В начале нашего века викарием деревни Грейт-Уирли в графстве Стрэффордшир был парс по имени Идалджи, женатый на англичанке. У них было двое детей — сын и дочь. В деревне семья популярностью не пользовалась, возможно, потому, что местные жители считали, что у парса они ничего нового о христианстве не узнают. В адрес викария постоянно поступали анонимные письма с угрозами и непристойной бранью. В то же самое время в районе было зарегистрировано несколько случаев жестокого калечения лошадей, и власти подверглись острой критике за то, что они не принимают необходимых мер для поимки преступника. В конце концов полиции удалось установить связь между автором анонимных писем и садистом, калечившим лошадей, так как в письмах появлялись упоминания о преступлениях. И в той странной манере, свойственной полиции, когда она хочет заглушить критику, полицейские умудрились опознать в авторе анонимок и в преступнике сына викария, Джорджа Идалджи, которого арестовали, судили и в 1903 году приговорили к семи годам тюремного заключения. Все это дело было ему «пришито» полицией, и приговор был настолько вопиюще несправедлив, что начались протесты, и волнение общественности нашло отражение на страницах газет. Но молодой Идалджи отсидел бы свой срок и вышел бы из тюрьмы сломленным человеком, если бы в 1906 году Конан Дойлу не попалась бы случайно газета «Ампайр», где он прочел заявление осужденного, каждое слово которого дышало правдой.

Немедленно все отложив, Дойл полностью погрузился в это дело. Он изучил протоколы суда, опросил членов семьи Идалджи и осмотрел места преступлений. Среди прочего он установил, что у Джорджа Идалджи, изучавшего юриспруденцию и написавшего книгу по железнодорожному праву, была еще со школьных дней незапятнанная репутация, что бирмингемский адвокат, у которого он работал, не мог сказать о нем ничего, кроме хорошего, что во время учебы он получал по юридическим наукам самые высокие баллы, никогда не проявлял ни малейших признаков жестокости, был тихим, скромным, усердным, здравомыслящим человеком и настолько близоруким, что не мог узнать никого с расстояния в шесть ярдов.
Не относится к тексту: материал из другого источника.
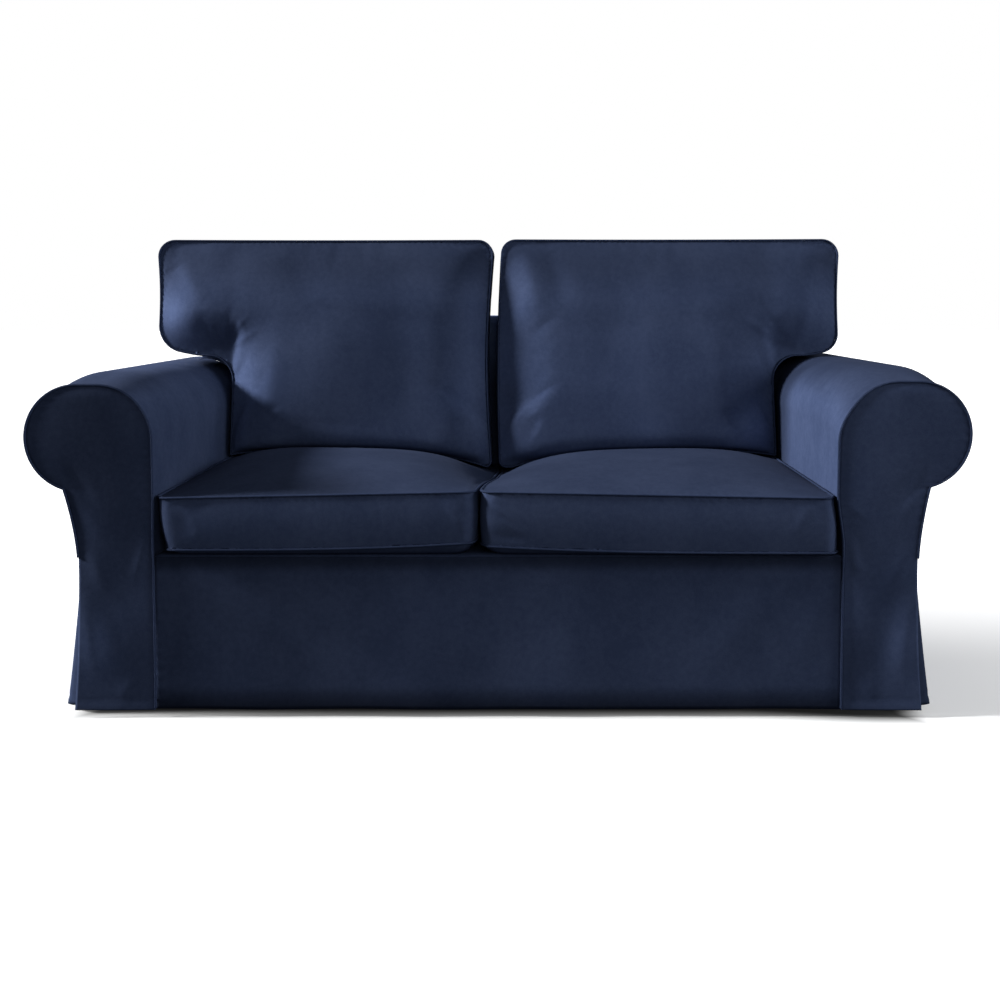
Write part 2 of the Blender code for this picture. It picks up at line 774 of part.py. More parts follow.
def add_back_cushion(label):
    front = seated_outline(label, face_seam_y)
    rear = seated_outline(label, rear_seam_y)
    front_normals = corner_normals(front)
    rear_normals = corner_normals(rear)
    middle = Vector(BACK_CUSHION_CENTRES[label])
    face_rings = len(BACK_FACE_INSETS)
    rear_rings = len(BACK_REAR_INSETS)
    last = face_rings + rear_rings + 2

    def face_point(segment, inset):
        point = front[segment].lerp(middle, inset)
        rise = 1 - (1 - inset) ** CROWN_EDGE
        crown = FACE_CROWN * rise * face_fullness(label, point.x, point.y)
        return Vector((point.x, face_seam_y(point.y) - crown, point.y))

    def rear_point(segment, inset):
        point = rear[segment].lerp(middle, inset)
        bulge = REAR_CROWN + REAR_OVERHANG * smooth(point.y, OVERHANG_FROM, OVERHANG_TO)
        rise = 1 - (1 - inset) ** CROWN_EDGE
        return Vector((point.x, rear_seam_y(point.y) + bulge * rise, point.y))

    def place(ring, segment):
        if ring == 0:
            return face_point(segment, 1.0)
        if ring <= face_rings:
            return face_point(segment, BACK_FACE_INSETS[ring - 1])
        if ring == face_rings + 1:
            edge = (front[segment] + rear[segment]) / 2 + front_normals[segment] * BORDER_BULGE
            y = (face_seam_y(edge.y) + rear_seam_y(edge.y)) / 2
            return Vector((edge.x, y, max(edge.y, lying_z(label, edge.x, y))))
        if ring < last:
            return rear_point(segment, BACK_REAR_INSETS[ring - face_rings - 2])
        return rear_point(segment, 1.0)

    add_cushion(f"back_cushion_{label}", len(front), last, place)
    front_line = []
    rear_line = []
    for index in range(len(front)):
        x, z = front[index] + front_normals[index] * PIPING_OUT
        front_line.append((x, face_seam_y(front[index].y) - PIPING_OUT, z))
        x, z = rear[index] + rear_normals[index] * PIPING_OUT
        rear_line.append((x, rear_seam_y(rear[index].y) + PIPING_OUT, z))
    add_piping(f"piping_back_front_{label}", front_line, closed=True)
    add_piping(f"piping_back_rear_{label}", rear_line, closed=True)


# ---------------------------------------------------------------- the whole

def clear_scene():
    for thing in list(bpy.data.objects):
        bpy.data.objects.remove(thing, do_unlink=True)
    collection = bpy.data.collections.new(COLLECTION)
    bpy.context.scene.collection.children.link(collection)


def main():
    clear_scene()
    add_seat_deck()
    add_front_panel()
    add_inside_back()
    add_outside_back()
    for arm in ARMS:
        add_arm_front(arm)
        add_arm_inner(arm)
        add_arm_outer(arm)
        add_arm_piping(arm)
        add_back_side(arm)
        add_seat_cushion(arm.label)
        add_back_cushion(arm.label)


main()
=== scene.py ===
"""The looks of a fitted velvet sofa cover and its four filled cushions.

Every cut panel is draped afresh as a fine sheet on the lines of the frame's plain one, every
cushion is filled by simulation, and every piped seam gets its own round piping.  Metres; +X to
the right as seen from the front, +Y to the rear, +Z up.
"""
import math
from collections import namedtuple

import bpy
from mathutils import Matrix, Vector
from mathutils.kdtree import KDTree


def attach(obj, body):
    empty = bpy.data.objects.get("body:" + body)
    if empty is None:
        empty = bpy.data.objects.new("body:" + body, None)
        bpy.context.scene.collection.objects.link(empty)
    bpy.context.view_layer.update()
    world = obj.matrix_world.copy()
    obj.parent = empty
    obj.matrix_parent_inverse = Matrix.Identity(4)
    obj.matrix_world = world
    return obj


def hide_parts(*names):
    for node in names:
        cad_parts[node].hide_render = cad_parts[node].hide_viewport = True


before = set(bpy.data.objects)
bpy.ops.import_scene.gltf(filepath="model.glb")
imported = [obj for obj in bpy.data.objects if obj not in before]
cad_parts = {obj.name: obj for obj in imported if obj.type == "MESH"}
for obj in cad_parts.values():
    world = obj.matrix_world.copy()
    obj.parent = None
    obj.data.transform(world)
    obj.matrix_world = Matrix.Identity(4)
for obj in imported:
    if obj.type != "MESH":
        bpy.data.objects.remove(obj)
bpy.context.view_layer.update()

# Cloth, the gap at a seam and at a soft one, and how far piping stands out of its seam
CLOTH = 0.0018
GAP = 0.0003
SOFT_GAP = 0.001
PIPING_RADIUS = 0.0024
PIPING_OUT = 0.0007
PIPING_SIDES = 2

# The cover: its front and rear faces, the front panel a little behind, the deck and the skirt
FRONT_Y = -0.440
REAR_Y = 0.440
PANEL_Y = FRONT_Y + 0.003
DECK_Z = 0.295
SKIRT_TOP = 0.290
# How far the hem waves up, with the turn for each metre and where it starts
HEM_RISE = 0.0015
HEM_WAVE = (17, 1)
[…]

Последнее обстоятельство было решающим, потому что молодому человеку, чтобы совершить те преступления, в которых его обвиняли, надо было пересечь многочисленные железнодорожные пути, перелезть через несколько изгородей, пробраться сквозь провода и преодолеть немало других препятствий — и все это в темноте, не говоря уж о том, чтобы выбраться из общей спальни с отцом, который спал очень чутко, всегда запирал дверь и поклялся, что его сын никуда по ночам не отлучался.